As part of the cataloging of data, there is typically a tagging process where data stewards can label and categorize information about data which supports the search and discovery process for users. And further, tagging can also be used to secure specific types of data such as PII data. Integration between the data tagging component and security policies is advantageous to associate and execute security policies for specific types of data automatically. The process of tagging can be done either manually, by data stewards, or through auto-tagging. Auto-tagging functionality is performed through a machine learning capability that improves over time as it learns from the previous tags and updates by data stewards.

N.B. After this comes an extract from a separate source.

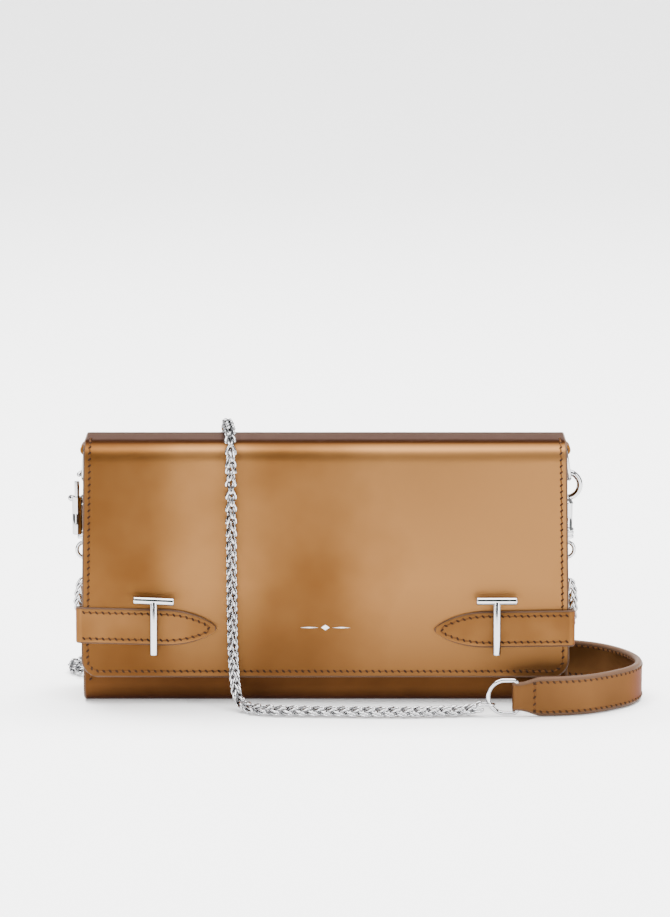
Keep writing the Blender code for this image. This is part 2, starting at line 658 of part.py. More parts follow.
def make_hook(side_name, side):
    """D-ring, snap hook with its bolt and spring, swivel eye and end ring for one side."""
    tilt = RING_TILT[side]
    ring = add_frame(side_name + "_ring_frame", (side * RING_BAR_X, HANG_Y, RING_BAR_Z), (0, -side * tilt, 0))
    outline = d_outline(RING_WIDTH, RING_DROP, RING_CORNER)
    wire(side_name + "_d_ring", [(0, y, z) for y, z in outline], RING_WIRE, "chrome", ring, closed=True)
    low_x = RING_BAR_X + RING_DROP * math.sin(tilt)
    low_z = RING_BAR_Z - RING_DROP * math.cos(tilt)
    jaw_radius = (JAW_DIAMETER - JAW_WIRE) / 2
    jaw_z = low_z + RING_WIRE / 2 + GAP + JAW_WIRE / 2 - jaw_radius
    hook = add_frame(side_name + "_hook_frame", (side * (low_x + JAW_OFFSET[side]), HANG_Y, jaw_z),
                     (0, 0, HOOK_TURN[side]))
    arc = []
    for step in range(25):
        angle = math.radians(-100 + 226 * step / 24)
        arc.append((jaw_radius * math.cos(angle), 0, jaw_radius * math.sin(angle)))
    body = wire_mesh(side_name + "_hook", arc, JAW_WIRE, "chrome", hook)
    neck = -jaw_radius
    lumps = (
        rod(side_name + "_barrel", (0, 0, neck), (0, 0, BARREL_LOW), BARREL, "chrome", hook),
        rod(side_name + "_collar", (0, 0, BARREL_LOW + 1 * MM), (0, 0, COLLAR_LOW), COLLAR, "chrome", hook),
        rod(side_name + "_tube", (BOLT_X, 0, BOLT_TUBE_TOP), (BOLT_X, 0, BOLT_TUBE_LOW), BOLT_TUBE,
            "chrome", hook),
    )
    for lump in lumps:
        boolean(body, lump, "UNION")
    bore_low = BOLT_TUBE_LOW + 1.4 * MM
    stem_bore = EYE_STEM + 2 * EYE_STEM_ROOM
    slot = KNOB / 2 + GAP
    cuts = (
        rod(side_name + "_bore", (BOLT_X, 0, bore_low), (BOLT_X, 0, neck / 2 + 1.5 * MM), BOLT_BORE,
            "chrome", hook),
        box(side_name + "_slot", (BOLT_X - slot, 0, KNOB_Z - BOLT_TRAVEL - KNOB / 2 - GAP),
            (BOLT_X + slot, 2 * BOLT_TUBE, neck / 2 + 1.5 * MM), "chrome", hook),
        rod(side_name + "_stem_bore", (0, 0, COLLAR_LOW - 1 * MM), (0, 0, COLLAR_LOW + 3 * MM), stem_bore,
            "chrome", hook),
    )
    for cut in cuts:
        boolean(body, cut, "DIFFERENCE")
    make_bolt(side_name, hook, bore_low, jaw_radius)
    make_eye(side_name, side, low_x, jaw_z)


def make_bolt(side_name, hook, bore_low, jaw_radius):
    """The sliding bolt that closes the jaw, its thumb knob and its spring."""
    tip = math.sqrt(jaw_radius**2 - BOLT_X**2) - JAW_WIRE / 2 - 2 * GAP
    bolt = rod(side_name + "_bolt", (BOLT_X, 0, BOLT_LOW), (BOLT_X, 0, tip), BOLT, "chrome", hook)
    knob = rod(side_name + "_knob", (BOLT_X, 0, KNOB_Z), (BOLT_X, KNOB_REACH, KNOB_Z), KNOB, "chrome", hook)
    boolean(bolt, knob, "UNION")
    low = bore_low + GAP + SPRING_WIRE / 2
    high = BOLT_LOW - GAP - SPRING_WIRE / 2
    coil = []
    for step in range(SPRING_TURNS * 10 + 1):
        angle = 2 * math.pi * step / 10
        height = low + (high - low) * step / (SPRING_TURNS * 10)
        coil.append((BOLT_X + SPRING_RADIUS * math.cos(angle), SPRING_RADIUS * math.sin(angle), height))
    wire(side_name + "_spring", coil, SPRING_WIRE, "chrome", hook)


def ring_points(centre, radius, axis, steps=24):
    """Points of a circle about a centre, in the plane across the axis."""
    points = []
    for step in range(steps):
        angle = 2 * math.pi * step / steps
        flat = {"x": (0, math.cos(angle), math.sin(angle)), "y": (math.cos(angle), 0, math.sin(angle))}[axis]
        points.append(Vector(centre) + radius * Vector(flat))
    return points


def make_eye(side_name, side, low_x, jaw_z):
    """The swivel eye under the hook and the ring that takes the chain."""
    centre = Vector((side * (low_x + JAW_OFFSET[side]), HANG_Y, jaw_z + COLLAR_LOW))
    eye_centre = centre - Vector((0, 0, EYE_RADIUS + EYE_WIRE / 2 + GAP + 0.4 * MM))
    eye = wire_mesh(side_name + "_swivel_eye", ring_points(eye_centre, EYE_RADIUS, "y"), EYE_WIRE, "chrome",
                    closed=True)
    stem_top = centre + Vector((0, 0, 2.6 * MM))
    stem = rod(side_name + "_eye_stem", eye_centre + Vector((0, 0, EYE_RADIUS)), stem_top, EYE_STEM, "chrome")
    boolean(eye, stem, "UNION")
    drop = EYE_RADIUS - EYE_WIRE / 2 - END_WIRE / 2 - GAP + END_RADIUS
    end_centre = eye_centre - Vector((0, 0, drop))
    wire(side_name + "_end_ring", ring_points(end_centre, END_RADIUS, "x"), END_WIRE, "chrome", closed=True)


def fitted(route):
    """A route, in millimetres, moved out with the case: points in front of the case follow the
    flap's slope, the others go up with the fold, and both go out with its faces."""
    rise, out = (HEIGHT - ROUTE_HEIGHT) / MM, (DEPTH - ROUTE_DEPTH) / 2 / MM

    def move(x, y, z):
        front, behind = min(max(-y / 9, 0), 1), min(max((y - 7) / 13, 0), 1)
        sloped = min(max((z - FLAP_EDGE_Z / MM) / (ROUTE_HEIGHT - FLAP_EDGE_Z) * MM, 0), 1)
        up = front * sloped + (1 - front) * min(max((z - 5) / 40, 0), 1)
        return x, y + out * (behind - front), z + rise * up

    return [move(*point) for point in route]


def make_chains():
    """Both lengths of chain as plain tubes along their routes."""
    wire("left_chain", smooth_route(fitted(LEFT_CHAIN_ROUTE), CHAIN_STEP), CHAIN, "chrome")
    wire("right_chain", smooth_route(fitted(RIGHT_CHAIN_ROUTE), CHAIN_STEP), CHAIN, "chrome")


def make_strap():
    """The leather strap, standing on its edge, and the D-ring at each of its ends."""
    route = smooth_route(fitted([(x, y, 0) for x, y in STRAP_ROUTE]), STRAP_STEP)

    def place(across, row):
        before, after = route[max(0, row - 1)], route[min(len(route) - 1, row + 1)]
        along = (after - before).normalized()
        side = Vector((-along.y, along.x, 0)) * STRAP_THICK / 2
        return route[row] + side + Vector((0, 0, STRAP_Z + STRAP_WIDTH * across))

    sheet("leather_strap", place, 1, len(route) - 1, STRAP_THICK, "leather")
    middle_z = (STRAP_RING_Z + STRAP_RING_TOP) / 2 + STRAP_RING_WIRE / 4
    width = STRAP_RING_TOP - STRAP_RING_Z
    outline = d_outline(width, STRAP_RING_REACH, RING_CORNER)
    clear = STRAP_RING_WIRE / 2 + GAP
    first, last = route[0], route[-1]
    for name, end in (("strap_ring_front", first), ("strap_ring_back", last)):
        points = [(end.x - (clear - second), end.y, middle_z + along) for along, second in outline]
        wire(name, points, STRAP_RING_WIRE, "chrome", closed=True)


def main():
    flap, lining = make_case()
    face = add_frame("flap_face", (0, FLAP_EDGE_Y, FLAP_EDGE_Z), (-FLAP_LEAN, 0, 0))
    make_toggles(flap, lining, face)
    make_tabs(face)
    make_magnets(face)
    make_gussets()
    make_pocket()
    make_zip()
    for side_name, side in SIDES.items():
        make_ring_tab(side_name, side)
        make_hook(side_name, side)
    make_chains()
    make_strap()


main()
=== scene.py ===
"""A long bronze leather wallet on a chain, dressed piece by piece round its fixed frame.

The case, flap, tabs and strap are slabs of leather with painted edges and real stitches; the hardware
is swept and turned metal; the chain is made of separate folded links. Units are metres, +X is to the
right, -Y is the front and +Z is up.
"""

from __future__ import annotations

import logging
import math
from collections.abc import Callable
from dataclasses import dataclass, field
from enum import Enum

import bmesh
import bpy
import numpy as np
from numpy.typing import NDArray
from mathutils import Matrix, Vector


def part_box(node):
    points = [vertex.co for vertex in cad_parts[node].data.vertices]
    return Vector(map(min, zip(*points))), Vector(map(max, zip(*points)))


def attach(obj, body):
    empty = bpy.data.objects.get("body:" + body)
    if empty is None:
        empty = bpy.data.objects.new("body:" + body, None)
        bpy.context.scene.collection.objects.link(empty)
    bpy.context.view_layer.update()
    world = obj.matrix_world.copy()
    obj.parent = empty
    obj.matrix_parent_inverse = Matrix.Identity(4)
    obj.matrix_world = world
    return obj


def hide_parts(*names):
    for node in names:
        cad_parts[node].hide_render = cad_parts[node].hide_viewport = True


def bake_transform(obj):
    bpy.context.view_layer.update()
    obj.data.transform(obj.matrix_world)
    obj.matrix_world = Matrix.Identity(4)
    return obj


MM = 0.001
LOG = logging.getLogger("chain_wallet")
Points = NDArray[np.float64]
Quads = NDArray[np.int64]
Colour = tuple[float, float, float]
Place = Callable[[Points, Points], Points]

EDGE_MARK = 1  # finish number of a slab's painted edge, and of a needle hole's dark bead of painted shade
EDGE_SHARE = 0.97  # a slab is painted where its thickness is under this share of the full one


class Side(Enum):
    """The two ends of the wallet."""

    LEFT = -1
    RIGHT = 1

    @property
    def word(self) -> str:
        """The side's name in piece names."""
        return self.name.lower()


# ---------------------------------------------------------------- surfaces


@dataclass
class Surface:
    """Points, four-cornered faces and a finish number for each face."""

    points: Points
    quads: Quads
    marks: NDArray[np.int64]

    def moved(self, matrix: Points, offset: Points) -> Surface:
        """The surface turned by a 3x3 matrix and then moved."""
        return Surface(self.points @ matrix.T + offset, self.quads, self.marks)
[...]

Most of the better data catalog solutions have both manual and ML-based tagging. Most data lakes and data warehouses have configurable security policies that establish specific rules for all data types and how to handle each type. 


2. Data Governance

Data governance refers to the people, processes, policies, procedures, technology/tools, standards, roles and responsibilities of governing parties for all data assets—and is essential for an effective solution. Components of data governance include data quality, data stewardship, master data management, data timeliness, and data accuracy.


3. Auditing and Access Management

Once you have a data catalog and security policies defined for various data types and tags, and data lineage is established, then the “trust in the data” goal is almost complete. The next step is to audit and log access to the data. Most Data Lakes and Warehouses have audit capabilities that can simply be enabled that log access to any data.  As a matter of principle, all data access is logged, and if a user tries to access data that they do not have access privileges for then this will be flagged in the audit file which is in accordance with expectations from Security teams, Audit authorities, and compliance mandates. 

4. Reporting Mechanism and Processes

Once data has been tagged and certified either through data stewards or artificial intelligence, it is ready for reporting. Reports can be certified in several ways, usually by data stewards or business analysts or as documented in the Governance policies. Ultimately, reports can be watermarked with a “certified” tag, and grouping certified reports together by function is also possible. 


Data and reports alike need to be secured—encrypted at rest, in motion, and secured through policies and rules. Security of data and reports can benefit from using Role-based Access Control (RBAC). RBAC restricts access based upon a person’s role within an organization.  RBAC has many potential advantages including operational efficiency, enhanced compliance, reduced costs, better security by decreasing breaches and data leakages.